Screenshot from Joe Danger (iOS Remastered 2022)

Hello Games, the UK company behind the planet-hopping hit No Man's Sky, has resurrected its first title in response to a request from one of its biggest fans.

A child named Jack, who has autism spectrum disorder, used Joe Danger not only as a means of social interaction, but also as a coping mechanism to help get him through situations that children with the condition find challenging.

But as the developer focused on its stand-out console game, the iOS version was left unavailable when Apple updated the operating system.

Writing to the developers, Jack's father explained: "The problem is that ever since iOS updated a while ago, Joe Danger hasn't worked with the new version, and one isn't even available to find on the App Store anymore. As children with autism have difficulty with change, any other version just won't do."

So Jack's father contacted the Hello Games devs.

"As a parent, it's hard to put into words the feeling I get seeing the pure joy on Jack's face Joe Danger brings, knowing the other struggles he experiences every day. But I can assure you, the feeling is a good one," he said.

"I don't know if it's… possible or if possible how much time and effort would have to be put in to getting Joe back up and running (and riding) with the new version of iOS but it would mean the world for one little boy," he said.
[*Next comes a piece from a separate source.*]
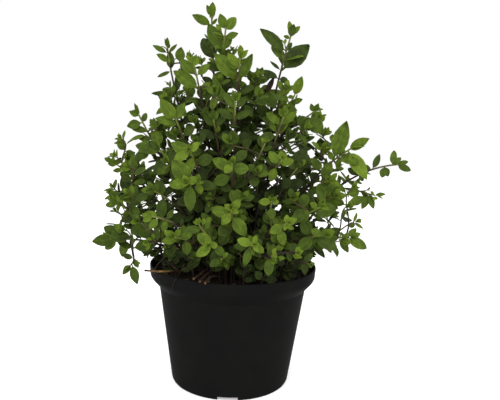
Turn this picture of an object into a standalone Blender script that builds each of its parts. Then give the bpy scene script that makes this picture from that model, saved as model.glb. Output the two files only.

Whatever the effort involved, it turned out not to be too much for Hello Games.

"A secret shame of ours is that the success of No Man's Sky left our first game, Joe Danger, unloved. Sadly since iOS culled older games it no longer worked on latest Apple devices," Sean Murray, Hello Games' founder and managing director said on Twitter, adding that the father's message "made us want to set things right."

"As game devs it's so easy to underestimate the impact even your smallest games can have. It blows my mind that something you make can be someone's first game they played, hit at an important time or even be their favourite thing for a while," he said.

The team has brought Joe back to life as a "hobby project." For those owning the original, it will update and be free to download, Murray said.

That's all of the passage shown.